Pretty, intelligent, sensible and a lover of classical music, Marion, a former Hillhead H.S. pupil was the polar opposite of me and it was probably a serious error of judgement on my part by taking her along to the Kelvin Hall show. Our contrasting reactions to the entertainment on offer merely accentuated the vast cultural chasm which existed between us and it was no real surprise when she gave me the Spanish Archer not long afterwards.
I addressed the disappointment of being issued with the Red Card from Marion by immersing myself further in music, forsaking the questionable delights of following Partick Thistle by spending my Saturday afternoons browsing through, and usually purchasing, albums from the city centre record shops such as Listen, Bruce’s and 23rd Precinct. I also became a regular patron of Greens Playhouse, checking out any acts I thought would be worth listening to and I scoured the music papers diligently every week to check when my favourite band would again be touring.
Thankfully their next visit to Glasgow coincided with James’ shore leave and this time we had front row tickets – a first for us both. The fourth Mott gig I attended occurred after Greens had morphed into the Apollo following a major aesthetic overhaul, something which had also happened to the band itself. Gone were the five working class lads from Hereford, a quintet to whom their fan base could easily identify. Instead there was glitter, peroxide, suits and platform boots as the long waited Bowie-influenced chart success of All the Young Dudes had propelled the band into the Glam Rock genre.
(Speaking of genre propulsion, the support act on that occasion was a relatively unknown outfit called Queen who, at the end of the tour, released their debut single Seven Seas of Rye. To quote Charlie Nicholas, ‘the rest is geography.’)
Mott split up shortly after that gig, around the time that I moved to Edinburgh and met the girl of my dreams, rapidly finding myself struck by the triple whammy of marriage, mortgage and children resulting in my obsession with music soon giving way to the new responsibilities which altered my outlook on life.
Mott’s lead singer Ian Hunter toured extensively thereafter but I was in my 40s by the time I saw him on stage again. The venue was for the gig was…er…’The Venue’, an imaginatively named building tucked away in a cobbled street within the dark confines of Edinburgh’s Old Town. After the show I hung around, along with a few other ageing fans, at the stage door hoping for a glimpse of, or even a chat with, the man himself.
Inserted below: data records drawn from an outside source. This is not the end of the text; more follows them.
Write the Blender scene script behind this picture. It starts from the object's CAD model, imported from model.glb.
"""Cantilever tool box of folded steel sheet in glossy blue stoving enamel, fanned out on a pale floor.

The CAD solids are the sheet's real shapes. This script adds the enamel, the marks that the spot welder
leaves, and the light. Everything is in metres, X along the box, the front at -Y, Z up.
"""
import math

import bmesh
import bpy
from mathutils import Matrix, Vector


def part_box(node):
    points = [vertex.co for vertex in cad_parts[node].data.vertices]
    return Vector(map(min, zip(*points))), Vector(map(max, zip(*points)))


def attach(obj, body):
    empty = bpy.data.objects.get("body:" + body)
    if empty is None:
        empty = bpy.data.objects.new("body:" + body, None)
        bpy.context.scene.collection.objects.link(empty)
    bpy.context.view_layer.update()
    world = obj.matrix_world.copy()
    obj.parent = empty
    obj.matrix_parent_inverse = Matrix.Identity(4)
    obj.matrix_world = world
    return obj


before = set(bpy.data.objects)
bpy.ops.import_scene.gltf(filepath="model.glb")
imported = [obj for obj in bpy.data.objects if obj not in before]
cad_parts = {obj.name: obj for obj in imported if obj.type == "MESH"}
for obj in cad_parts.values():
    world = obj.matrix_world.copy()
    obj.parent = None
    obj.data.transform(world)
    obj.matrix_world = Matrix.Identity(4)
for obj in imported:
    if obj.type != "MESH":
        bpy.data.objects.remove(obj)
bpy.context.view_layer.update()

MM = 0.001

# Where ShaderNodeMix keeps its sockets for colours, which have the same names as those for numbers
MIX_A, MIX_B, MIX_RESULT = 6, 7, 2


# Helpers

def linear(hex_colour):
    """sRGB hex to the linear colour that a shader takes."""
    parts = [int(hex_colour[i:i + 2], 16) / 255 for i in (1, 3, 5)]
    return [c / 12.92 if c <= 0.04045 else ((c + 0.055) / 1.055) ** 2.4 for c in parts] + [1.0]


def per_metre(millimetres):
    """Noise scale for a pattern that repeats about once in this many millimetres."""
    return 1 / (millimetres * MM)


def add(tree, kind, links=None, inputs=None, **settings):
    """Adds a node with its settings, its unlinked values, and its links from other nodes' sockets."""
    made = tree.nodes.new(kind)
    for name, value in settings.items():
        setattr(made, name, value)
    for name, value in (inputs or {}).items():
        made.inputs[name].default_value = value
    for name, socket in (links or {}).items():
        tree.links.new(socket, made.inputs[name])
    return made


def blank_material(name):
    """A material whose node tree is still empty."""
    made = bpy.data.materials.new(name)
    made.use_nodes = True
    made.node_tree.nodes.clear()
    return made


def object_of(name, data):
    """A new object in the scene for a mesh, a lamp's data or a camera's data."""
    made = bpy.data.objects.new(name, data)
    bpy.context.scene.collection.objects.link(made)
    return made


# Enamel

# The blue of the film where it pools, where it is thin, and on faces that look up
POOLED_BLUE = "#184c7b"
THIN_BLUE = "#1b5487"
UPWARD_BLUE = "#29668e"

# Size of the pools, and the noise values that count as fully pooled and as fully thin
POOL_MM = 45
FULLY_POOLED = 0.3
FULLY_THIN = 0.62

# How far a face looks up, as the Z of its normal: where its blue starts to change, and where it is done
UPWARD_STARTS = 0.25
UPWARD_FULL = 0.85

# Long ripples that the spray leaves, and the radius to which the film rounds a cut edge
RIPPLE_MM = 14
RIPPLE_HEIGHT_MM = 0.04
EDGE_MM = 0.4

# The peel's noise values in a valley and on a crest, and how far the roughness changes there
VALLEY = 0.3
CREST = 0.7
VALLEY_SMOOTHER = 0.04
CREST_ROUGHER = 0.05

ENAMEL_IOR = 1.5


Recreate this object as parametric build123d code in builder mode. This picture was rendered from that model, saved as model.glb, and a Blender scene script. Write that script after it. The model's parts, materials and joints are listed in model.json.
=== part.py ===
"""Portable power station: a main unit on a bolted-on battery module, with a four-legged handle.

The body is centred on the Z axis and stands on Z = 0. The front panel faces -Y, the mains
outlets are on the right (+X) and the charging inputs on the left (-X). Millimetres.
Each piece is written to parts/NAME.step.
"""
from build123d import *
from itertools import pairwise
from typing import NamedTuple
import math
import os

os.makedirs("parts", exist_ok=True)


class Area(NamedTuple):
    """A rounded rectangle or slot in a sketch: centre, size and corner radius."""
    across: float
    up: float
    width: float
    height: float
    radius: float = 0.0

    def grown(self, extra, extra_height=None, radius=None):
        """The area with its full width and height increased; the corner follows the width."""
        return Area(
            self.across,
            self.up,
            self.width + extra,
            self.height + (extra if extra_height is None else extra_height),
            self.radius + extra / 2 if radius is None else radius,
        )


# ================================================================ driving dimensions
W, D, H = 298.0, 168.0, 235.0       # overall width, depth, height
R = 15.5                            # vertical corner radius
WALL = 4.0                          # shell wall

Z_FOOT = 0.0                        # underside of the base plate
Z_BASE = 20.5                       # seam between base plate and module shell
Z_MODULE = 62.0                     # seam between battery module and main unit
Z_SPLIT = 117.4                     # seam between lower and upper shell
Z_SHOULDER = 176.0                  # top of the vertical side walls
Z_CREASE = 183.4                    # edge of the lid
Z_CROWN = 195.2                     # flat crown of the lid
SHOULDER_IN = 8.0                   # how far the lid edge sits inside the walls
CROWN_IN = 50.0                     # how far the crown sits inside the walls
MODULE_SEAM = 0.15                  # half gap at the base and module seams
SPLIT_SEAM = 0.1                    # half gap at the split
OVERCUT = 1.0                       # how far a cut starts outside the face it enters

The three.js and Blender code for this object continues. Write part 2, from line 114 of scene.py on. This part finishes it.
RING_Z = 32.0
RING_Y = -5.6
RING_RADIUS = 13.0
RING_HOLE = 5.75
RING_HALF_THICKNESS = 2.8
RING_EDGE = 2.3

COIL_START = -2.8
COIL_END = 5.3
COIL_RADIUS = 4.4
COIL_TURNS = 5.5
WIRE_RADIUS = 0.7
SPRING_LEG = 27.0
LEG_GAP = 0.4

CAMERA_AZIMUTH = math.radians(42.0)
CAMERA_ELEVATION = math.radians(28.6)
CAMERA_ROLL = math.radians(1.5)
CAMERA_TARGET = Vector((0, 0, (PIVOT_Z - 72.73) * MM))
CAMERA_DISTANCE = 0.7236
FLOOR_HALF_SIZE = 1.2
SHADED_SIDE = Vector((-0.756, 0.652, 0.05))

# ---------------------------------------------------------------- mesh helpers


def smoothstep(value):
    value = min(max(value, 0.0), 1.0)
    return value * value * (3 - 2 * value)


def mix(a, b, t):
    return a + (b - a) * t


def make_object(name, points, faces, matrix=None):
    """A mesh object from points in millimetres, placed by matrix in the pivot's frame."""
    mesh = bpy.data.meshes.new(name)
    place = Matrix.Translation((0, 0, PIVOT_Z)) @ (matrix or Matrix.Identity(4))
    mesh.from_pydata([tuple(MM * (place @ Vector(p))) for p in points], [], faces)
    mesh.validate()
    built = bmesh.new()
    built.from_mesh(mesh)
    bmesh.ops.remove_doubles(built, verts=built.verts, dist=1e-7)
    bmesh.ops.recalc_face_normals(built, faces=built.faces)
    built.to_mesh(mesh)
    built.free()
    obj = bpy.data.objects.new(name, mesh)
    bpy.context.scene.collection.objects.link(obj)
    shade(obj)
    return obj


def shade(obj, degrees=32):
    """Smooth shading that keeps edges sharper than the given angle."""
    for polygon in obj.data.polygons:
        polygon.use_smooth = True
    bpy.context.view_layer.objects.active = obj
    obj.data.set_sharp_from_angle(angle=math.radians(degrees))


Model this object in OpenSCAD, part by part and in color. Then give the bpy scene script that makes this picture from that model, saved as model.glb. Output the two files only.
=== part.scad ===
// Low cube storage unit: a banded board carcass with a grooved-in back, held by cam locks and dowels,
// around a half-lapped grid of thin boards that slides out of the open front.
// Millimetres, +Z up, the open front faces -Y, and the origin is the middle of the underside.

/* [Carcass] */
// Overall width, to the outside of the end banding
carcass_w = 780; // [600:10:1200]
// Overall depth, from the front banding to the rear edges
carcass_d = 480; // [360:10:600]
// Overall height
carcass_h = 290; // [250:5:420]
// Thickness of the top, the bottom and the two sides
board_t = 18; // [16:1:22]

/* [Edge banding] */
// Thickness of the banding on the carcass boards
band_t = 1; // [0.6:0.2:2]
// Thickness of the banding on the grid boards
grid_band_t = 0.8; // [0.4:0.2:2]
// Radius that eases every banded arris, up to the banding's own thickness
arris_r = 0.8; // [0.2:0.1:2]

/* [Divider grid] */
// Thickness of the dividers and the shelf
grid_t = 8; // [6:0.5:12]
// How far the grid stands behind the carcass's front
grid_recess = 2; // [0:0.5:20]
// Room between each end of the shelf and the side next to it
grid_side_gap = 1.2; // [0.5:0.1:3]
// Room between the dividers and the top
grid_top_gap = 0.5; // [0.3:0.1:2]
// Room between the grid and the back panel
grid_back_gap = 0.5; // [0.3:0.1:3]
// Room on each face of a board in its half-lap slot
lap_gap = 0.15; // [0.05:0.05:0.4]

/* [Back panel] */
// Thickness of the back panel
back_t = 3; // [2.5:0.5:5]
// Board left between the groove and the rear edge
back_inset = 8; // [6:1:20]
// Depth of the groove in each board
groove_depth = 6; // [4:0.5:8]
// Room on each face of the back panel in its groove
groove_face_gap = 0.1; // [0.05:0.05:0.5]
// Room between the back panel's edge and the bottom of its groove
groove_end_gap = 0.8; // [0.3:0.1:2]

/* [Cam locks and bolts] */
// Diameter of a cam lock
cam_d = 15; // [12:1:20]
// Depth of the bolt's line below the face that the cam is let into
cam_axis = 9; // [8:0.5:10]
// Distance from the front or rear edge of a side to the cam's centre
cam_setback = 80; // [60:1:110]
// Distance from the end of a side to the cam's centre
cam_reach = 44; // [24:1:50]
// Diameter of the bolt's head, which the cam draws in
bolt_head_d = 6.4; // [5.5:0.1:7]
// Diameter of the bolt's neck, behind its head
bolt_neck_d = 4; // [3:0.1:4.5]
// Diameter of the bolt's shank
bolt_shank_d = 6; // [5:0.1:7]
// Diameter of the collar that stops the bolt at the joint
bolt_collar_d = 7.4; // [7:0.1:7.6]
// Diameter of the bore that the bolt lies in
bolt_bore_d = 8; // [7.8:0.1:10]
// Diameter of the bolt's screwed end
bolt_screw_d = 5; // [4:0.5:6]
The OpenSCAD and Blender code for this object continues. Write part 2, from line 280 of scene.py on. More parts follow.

A burly roadie then appeared and announced that Ian wouldn’t be seeing anyone.
My subsequent anger, fuelled by the casual dismissiveness of my own loyalty, exploded as I responded with-
‘Tell him if it wasn’t for us, he’d be working in a f***ing factory’.
I only realised the misguided nature of my knee jerk reaction when this behemoth of a roadie advanced angrily in my direction but the situation was resolved when Hunter quickly appeared, shaking hands and signing autographs for his small band of admirers.
I saw him in concert maybe a dozen times, in three different countries, after that, the two most memorable being when I was reunited with my old pal James (after a gap of almost 40 years) at Londons’ Shepherds Bush Empire and another in the picturesque enclave of San Juan Capistrano, California, the last gig I attended with my wife Pamela, who passed away three months later.
The subsequent Mott the Hoople reunion shows came and went amidst much hype. I attended the London and Glasgow events but by then they had become akin to a tribute band and I realised that the magic of 1971 had gone forever.
The band, and its members, provided me with some great memories over a period of almost 50 years —-and all because T Rex had been sold out.